Benjamin David Steele said:
I'll chime in as the author of the linked blog post. First off, I'd note that I favor the Anti-Federalists and, as some of them did, I consider them the true Federalists. They supported a confederation, as opposed to a centralized nation-state or empire.
Edited. I'm opposed to unjustified concentration of power. But I'm not against government on principle. And speaking of big vs little government doesn't necessarily seem meaningful. The issue is more about where is the locus of power. The Articles of Confederation, our first constitution, was closer to a democratic document of self-governance. Whereas the second constitution, whose enactment was unconstitutional according to the first, was a reinstatement of the kind of political system that the British Empire used to rule the colonies. After the Constitutional Convention, only a few percentage of the population could vote or hold public office and taxes were higher than before, hardly taxation with representation.
The revolution didn't end when the ruling elite declared it over. In explaining why they fought, one American revolutionary (Levi Preston) from the working class stated that, "we always had governed ourselves, and we always meant to." And they meant to continue to govern themselves, no matter what elites said in the British Parliament or in the US Constitutional Convention. It required the violent and oppressive force of the newly formed US federal military to put down the continued revolts of the ongoing revolution, from Shay’s Rebellion to the Whiskey Rebellion. One might point out that the American Revolution in its entirety was a continuation of unresolved issues from the English Civil War (what some consider the first modern revolution, a regicidal one at that), as argued by Kevin Phillips in The Cousins' Wars. Since this remained unresolved in that first constitutional crisis in the American Revolution, it set the stage for the Civil War.

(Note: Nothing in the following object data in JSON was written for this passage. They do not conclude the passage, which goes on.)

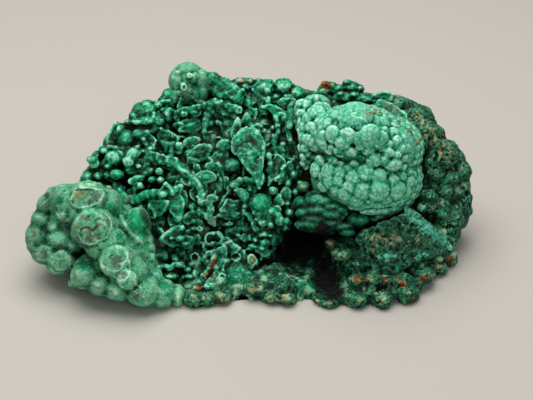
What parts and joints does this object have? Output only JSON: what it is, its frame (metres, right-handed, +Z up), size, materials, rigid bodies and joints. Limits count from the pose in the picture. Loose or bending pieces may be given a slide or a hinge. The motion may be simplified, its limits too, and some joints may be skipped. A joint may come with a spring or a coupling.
{
  "type": "malachite specimen",
  "caption": "Rough malachite cabinet specimen: a cluster of stalactites, a leafy hollow and a botryoidal dome grown as one mass.",
  "frame": {"origin": "middle of the bounding box on the surface that the specimen rests on", "axes": "+X runs along the longest side, from the stalactite cluster to the dome; -Y is the display side; +Z is up"},
  "size_m": [0.224, 0.1226, 0.089],
  "materials": {
    "malachite": "velvety botryoidal malachite, matte, with crusty matrix and rust-brown patches"
  },
  "bodies": {
    "root": {"malachite_specimen": "malachite"}
  },
  "joints": []
}
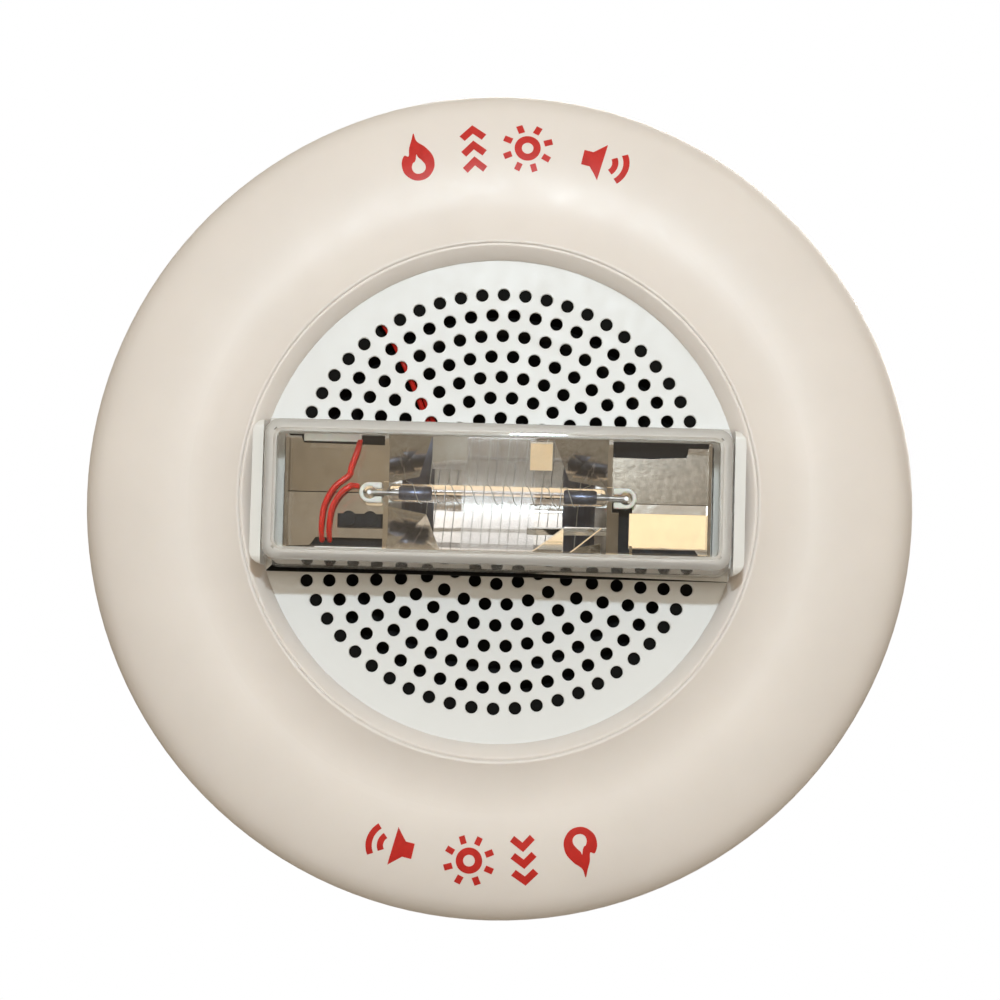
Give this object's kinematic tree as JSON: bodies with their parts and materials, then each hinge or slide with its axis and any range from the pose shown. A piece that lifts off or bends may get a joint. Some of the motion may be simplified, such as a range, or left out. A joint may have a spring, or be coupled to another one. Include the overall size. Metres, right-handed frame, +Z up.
{
  "type": "speaker strobe",
  "caption": "Round wall or ceiling speaker strobe: domed bezel, perforated grille over a loudspeaker, and a clear strobe bar across the middle",
  "frame": {"origin": "centre of the four double-gang screw slots, on the plane of the wall behind the mounting plate", "axes": "+X to the right as you face the strobe, +Y into the wall, +Z up; the strobe faces -Y"},
  "size_m": [0.2032, 0.0962, 0.2032],
  "materials": {
    "zinc_steel": "zinc plated",
    "ivory_abs": "moulded ABS, fine matt texture",
    "white_paint": "white powder coat on sheet steel",
    "white_plastic": "moulded, satin",
    "black_plastic": "moulded, glass filled",
    "clear_plastic": "clear polycarbonate, polished",
    "mirror_metal": "vacuum metallised plastic",
    "tube_glass": "clear quartz tube",
    "foam_black": "black foam or soft rubber",
    "black_steel": "black painted steel",
    "plain_steel": "plated steel",
    "ferrite": "sintered ferrite",
    "cone_paper": "black pressed paper",
    "spider_cloth": "resin treated cloth",
    "copper": "copper wire",
    "former_paper": "brown paper former",
    "lamination": "stacked silicon steel",
    "yellow_tape": "polyester tape",
    "circuit_board": "green solder mask",
    "gold_pins": "gold flashed",
    "switch_blue": "moulded",
    "black_wire": "PVC insulation",
    "yellow_wire": "PVC insulation",
    "red_wire": "PVC insulation",
    "component_black": "epoxy and sleeved cans",
    "component_red": "dipped film capacitor"
  },
  "bodies": {
    "plate": {"mounting_plate": "zinc_steel", "retaining_clips": "plain_steel", "terminal_block_left": "black_plastic", "terminal_block_right": "black_plastic", "terminal_clamps": "zinc_steel", "terminal_screws": "zinc_steel", "terminal_sockets": "gold_pins"},
    "front": {"bezel": "ivory_abs", "grille": "white_paint", "chassis": "black_plastic", "chassis_screws": "zinc_steel", "wire_grommet": "foam_black", "speaker_frame": "black_steel", "speaker_gasket": "foam_black", "speaker_screws": "zinc_steel", "speaker_terminals": "zinc_steel", "tinsel_leads": "copper", "surround": "foam_black", "spider": "spider_cloth", "top_plate": "plain_steel", "magnet": "ferrite", "pole_yoke": "plain_steel", "transformer_bracket": "plain_steel", "transformer_core": "lamination", "transformer_bobbin": "white_plastic", "transformer_winding": "yellow_tape", "bracket_screws": "zinc_steel", "audio_leads_black": "black_wire", "audio_leads_yellow": "yellow_wire", "rear_board": "circuit_board", "board_screws": "zinc_steel", "pin_header": "black_plastic", "header_pins": "gold_pins", "candela_switch": "switch_blue", "power_switch": "switch_blue", "voltage_switch": "black_plastic", "blocking_capacitor": "component_red", "rear_components": "component_black", "strobe_base": "white_plastic", "strobe_gasket": "foam_black", "strobe_screws": "zinc_steel", "strobe_lens": "clear_plastic", "reflector": "mirror_metal", "flash_tube": "tube_glass", "tube_electrodes": "plain_steel", "trigger_wire": "plain_steel", "trigger_leads": "red_wire", "strobe_board": "circuit_board", "flash_capacitor": "component_black", "trigger_transformer": "yellow_tape", "strobe_components": "component_black", "strobe_leads": "red_wire"},
    "cone_assembly": {"cone": "cone_paper", "dust_cap": "cone_paper", "coil_former": "former_paper", "voice_coil": "copper"},
    "candela_selector": {"candela_dial": "white_plastic"},
    "power_selector": {"power_dial": "white_plastic"},
    "voltage_selector": {"voltage_slider": "white_plastic"}
  },
  "joints": [
    {"name": "front_pull_off", "type": "slide", "parent": "plate", "child": "front", "axis": [0, -1, 0], "range_m": [0, 0.015]},
    {"name": "cone_travel", "type": "slide", "parent": "front", "child": "cone_assembly", "axis": [0, -1, 0], "range_m": [-0.0015, 0.0015], "stiffness_N_per_m": 1000, "deforming": ["surround", "spider", "tinsel_leads"]},
    {"name": "candela_turn", "type": "hinge", "parent": "front", "child": "candela_selector", "pos_m": [-0.0495, -0.0074, -0.0495], "axis": [0, 1, 0], "range_deg": [0, 270]},
    {"name": "power_turn", "type": "hinge", "parent": "front", "child": "power_selector", "pos_m": [0.0495, -0.0074, -0.0495], "axis": [0, 1, 0], "range_deg": [0, 270]},
    {"name": "voltage_slide", "type": "slide", "parent": "front", "child": "voltage_selector", "axis": [1, 0, 0], "range_m": [0, 0.002]}
  ]
}
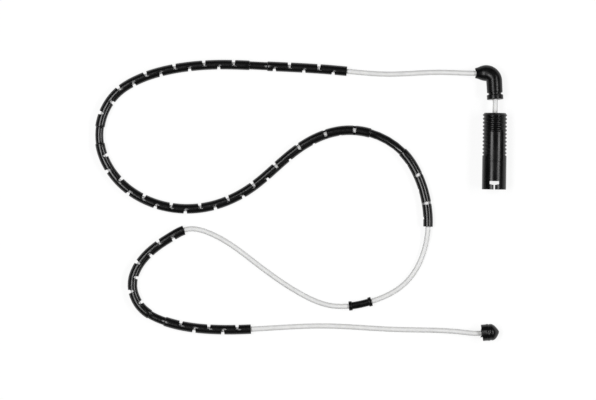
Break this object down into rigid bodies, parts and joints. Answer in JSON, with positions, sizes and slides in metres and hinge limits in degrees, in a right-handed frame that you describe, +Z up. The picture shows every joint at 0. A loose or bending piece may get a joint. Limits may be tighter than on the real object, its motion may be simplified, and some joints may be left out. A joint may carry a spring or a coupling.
{
  "type": "brake pad wear sensor",
  "caption": "Brake pad wear sensor: a domed sensing head on a long cable with notched protective sleeves, a grommet, an elbow boot and a round ribbed plug.",
  "frame": {"origin": "middle of the underside of the sensing head's bounding box, on the surface that the sensor lies on", "axes": "+X along the head's axis towards its nose, +Z up from the surface that the sensor lies on"},
  "size_m": [0.2885, 0.2226, 0.0173],
  "materials": {
    "head_nylon": "satin black moulded nylon",
    "plug_nylon": "satin black moulded nylon",
    "insert_nylon": "dark grey moulded nylon",
    "boot_rubber": "satin black rubber",
    "seal_rubber": "soft black rubber",
    "sleeve_plastic": "satin black flexible plastic",
    "cable_jacket": "smooth pale grey jacket",
    "core_insulation": "brown wire insulation",
    "loop_copper": "bare copper wire",
    "contact_tin": "tin-plated brass"
  },
  "bodies": {
    "root": {"head_body": "head_nylon", "cable_gland": "seal_rubber", "sensing_loop": "loop_copper", "crimp_sleeve_1": "contact_tin", "crimp_sleeve_2": "contact_tin", "head_core_1": "core_insulation", "head_core_2": "core_insulation", "cable": "cable_jacket", "short_sleeve": "sleeve_plastic", "mounting_grommet": "boot_rubber", "long_sleeve": "sleeve_plastic", "elbow_boot": "boot_rubber", "plug_housing": "plug_nylon", "rear_retainer": "insert_nylon", "wire_seal": "seal_rubber", "contact_carrier": "insert_nylon", "contact_1": "contact_tin", "contact_2": "contact_tin", "plug_core_1": "core_insulation", "plug_core_2": "core_insulation", "interface_seal": "seal_rubber"}
  },
  "joints": []
}
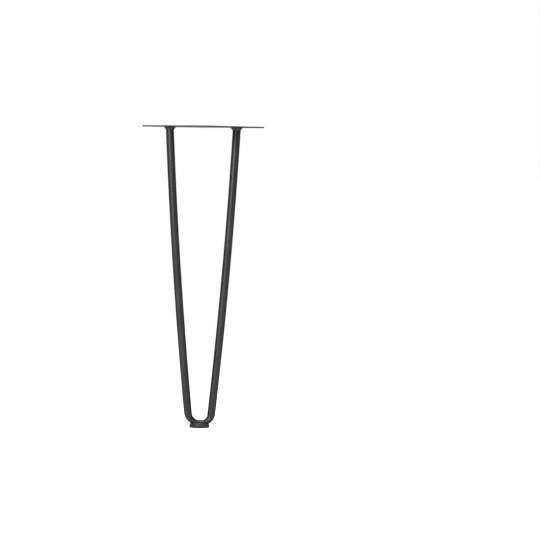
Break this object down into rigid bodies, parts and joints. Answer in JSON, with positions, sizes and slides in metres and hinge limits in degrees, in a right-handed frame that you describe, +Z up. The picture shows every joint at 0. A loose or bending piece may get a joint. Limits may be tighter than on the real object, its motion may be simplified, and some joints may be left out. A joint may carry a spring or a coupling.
{
  "type": "hairpin table leg",
  "caption": "Steel hairpin table leg: a round rod bent into a narrow V, welded under a square screw-on plate and onto a small round foot.",
  "frame": {"origin": "middle of the mounting plate's top face, which lies against the table", "axes": "+Z up out of the plate's top face; the V lies in the XZ plane along the plate's diagonal; the foot is at the bottom, at -Z"},
  "size_m": [0.1432, 0.1432, 0.3556],
  "materials": {
    "plate_steel": "satin",
    "rod_steel": "satin",
    "foot_steel": "satin",
    "weld_metal": "satin"
  },
  "bodies": {
    "root": {"mounting_plate": "plate_steel", "hairpin_rod": "rod_steel", "foot_disc": "foot_steel", "plate_weld_left": "weld_metal", "plate_weld_right": "weld_metal", "foot_weld": "weld_metal"}
  },
  "joints": []
}
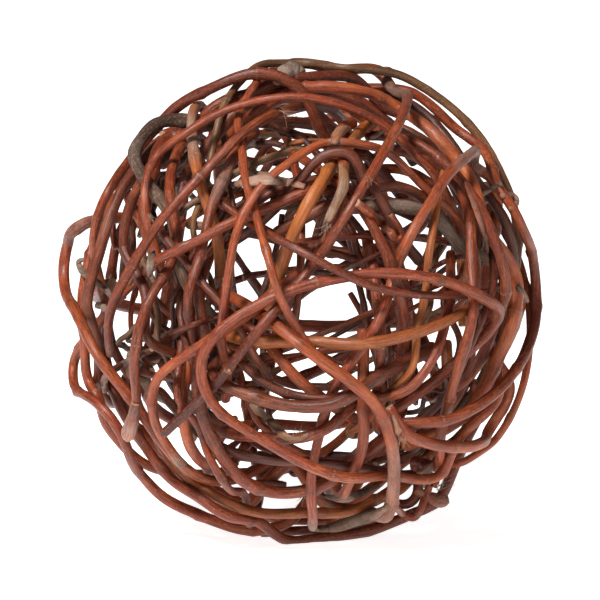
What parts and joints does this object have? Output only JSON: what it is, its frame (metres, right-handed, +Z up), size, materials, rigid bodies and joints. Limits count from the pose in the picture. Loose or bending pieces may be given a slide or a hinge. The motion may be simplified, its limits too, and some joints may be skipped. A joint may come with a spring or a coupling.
{
  "type": "decorative ball",
  "caption": "Hollow decorative ball loosely woven from long, thin, reddish-brown willow twigs that pass over and under each other; it rests on a small flat spot.",
  "frame": {"origin": "on the ground under the middle of the ball's bounding box", "axes": "+Z up, -Y the side that the picture shows, +X to the right as seen from that side; a ball has no other direction of its own"},
  "size_m": [0.201, 0.195, 0.1997],
  "materials": {
    "red_bark": "smooth reddish-brown willow bark with a soft sheen",
    "dark_bark": "darker, duller reddish-brown willow bark",
    "tan_bark": "orange-tan wood where the bark has come off",
    "grey_bark": "dry, fibrous grey-brown bark",
    "olive_bark": "olive-brown bark with a soft sheen"
  },
  "bodies": {
    "root": {"twig_back_arch": "red_bark", "twig_back_crossbar": "red_bark", "twig_back_high_run": "red_bark", "twig_back_low_run": "red_bark", "twig_back_slope": "red_bark", "twig_back_upright": "red_bark", "twig_base_back_run": "red_bark", "twig_bent_diagonal": "red_bark", "twig_big_lower_loop": "red_bark", "twig_bottom_run": "red_bark", "twig_centre_bend": "red_bark", "twig_centre_right_slant": "red_bark", "twig_centre_right_upright": "red_bark", "twig_crossing_arch": "red_bark", "twig_dark_crossbar": "dark_bark", "twig_grey_crossbar": "grey_bark", "twig_grey_elbow": "grey_bark", "twig_grey_tipped_hook": "red_bark", "twig_inner_diagonal": "red_bark", "twig_kinked_left_bottom": "red_bark", "twig_left_diagonal": "red_bark", "twig_left_edge": "red_bark", "twig_left_inner_bow": "dark_bark", "twig_left_loop": "red_bark", "twig_left_low_upright": "red_bark", "twig_left_outer_bow": "dark_bark", "twig_left_upright": "red_bark", "twig_long_slender": "red_bark", "twig_low_inner_run": "dark_bark", "twig_low_narrow_arc": "dark_bark", "twig_low_orange_run": "tan_bark", "twig_low_short_slant": "red_bark", "twig_low_wide_arc": "dark_bark", "twig_lower_right_edge": "red_bark", "twig_lower_right_hook": "red_bark", "twig_lower_sweep": "red_bark", "twig_orange_crossbar": "tan_bark", "twig_outer_left_arch": "red_bark", "twig_outer_right_loop": "red_bark", "twig_outer_top_arch": "olive_bark", "twig_pale_upper_left": "tan_bark", "twig_pink_low_slant": "red_bark", "twig_right_bow": "red_bark", "twig_right_elbow": "red_bark", "twig_right_inner_slant": "dark_bark", "twig_right_upright": "red_bark", "twig_rising_left_inner": "red_bark", "twig_second_arch": "red_bark", "twig_slender_upright": "tan_bark", "twig_small_arch": "dark_bark", "twig_steep_left_inner": "red_bark", "twig_stout_lower_right": "red_bark", "twig_stout_orange": "tan_bark", "twig_stout_red_bow": "red_bark", "twig_stout_right_arch": "red_bark", "twig_third_arch": "red_bark", "twig_upper_arch": "red_bark", "twig_upper_left_inner": "dark_bark", "twig_upper_right_edge": "dark_bark", "twig_upper_upright": "red_bark"}
  },
  "joints": []
}
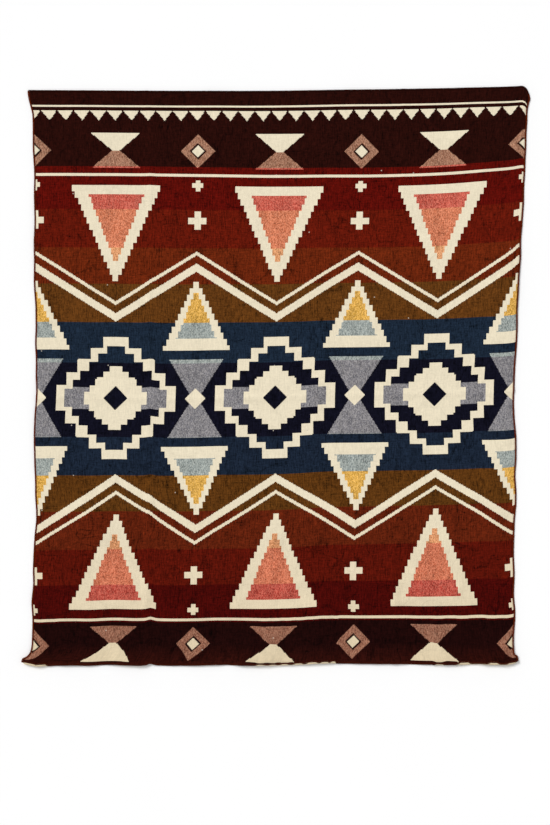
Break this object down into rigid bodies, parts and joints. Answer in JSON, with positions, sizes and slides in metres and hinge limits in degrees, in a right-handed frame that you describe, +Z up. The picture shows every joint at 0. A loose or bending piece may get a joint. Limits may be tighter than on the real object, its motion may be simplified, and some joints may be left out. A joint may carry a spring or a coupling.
{
  "type": "alpaca throw blanket",
  "caption": "Woven throw laid out flat, with soft folds, crosswise colour bands, light geometric figures and an overlocked edging.",
  "frame": {"origin": "on the surface that the throw lies on, under the middle of its bounding box", "axes": "+Y towards the top edge along the throw's length, +X to the right across its width, +Z up out of its face"},
  "size_m": [1.6801, 1.9166, 0.0142],
  "materials": {
    "cloth": "brushed double-woven wool, matt, bands of dark brown, red, rust, olive, blue and navy with cream figures",
    "edging_yarn": "overlocked wool yarn, matt rust brown"
  },
  "bodies": {
    "root": {"throw_cloth": "cloth", "edging_top": "edging_yarn", "edging_hem": "edging_yarn", "edging_left": "edging_yarn", "edging_right": "edging_yarn"}
  },
  "joints": []
}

If the brilliance of the US Constitution is its mercurial vagueness and ambiguity that can never be pinned down and so can be reinterpreted again and again in contradictory and conflicting ways, that is also its Achilles' heel in being a weak foundation, specifically for a credal nation.
Admittedly, the Federalist vs Anti-Federalist conflict was complicated. A Federalists like John Dickinson appears to genuinely have been Federalist in the original meaning. And that is probably why he could write the draft of a document like the Articles of Confederation that was received well by Anti-Federalists. He wasn't an anti-imperialist revolutionary by nature or principle, but he came to see the wisdom of confederation as interpreted through his Quaker upbringing. Then there is an Anti-Federalist like Jefferson, well known for his inconsistency or even hypocrisy. It was his actions as president with the Louisiana Purchase that, maybe more than anything else, determined an expansionist and imperialist-style Federalism that further strengthened slavery in spreading its reach across the continent --- quite opposite of the confederationist vision of a "United States" that brought together small coastal states (that phrase came from the Anti-Federalist Thomas Paine). The consequences of that course of action remain, no matter Jefferson's own best hopes and intentions.
I'm of mixed opinion about it all. It is what it is. And we can't change history. America has become an empire, far vaster and more powerful than was the British Empire during the colonial era, and with a much larger standing army as feared by the Anti-Federalists and some Federalists (what John Dickinson warned about as placing "purse and sword" in the hands of a centralized government). The Constitutional Convention itself, in its original intention and constitutional justification for being formed at all, was to improve upon the Articles and not replace them. They exceeded their mandate according to the power held by the sovereign states (that is why they were called 'states') and according to the will of the people. Everything else hinges on that.
Much of my interest is driven by curiosity, although more than merely being 'academic'. Whatever my personal opinion, I simply find that revolutionary and post-revolutionary era fascinating, partly because the conflicts then were conflicts that had been developing for centuries and that remain hot button issues to this day. There is something hidden in the outward debates that never gets fully articulated, much less settled. It's the energizing and enervating force of our society. This is why we are a society prone to extremes and instability, the reason we required a civil war to end slavery whereas most other countries managed to do it peacefully through legislation. The US is a young country, compared to societies that are millennia old, and it's uncertain how long this imperfect union will last.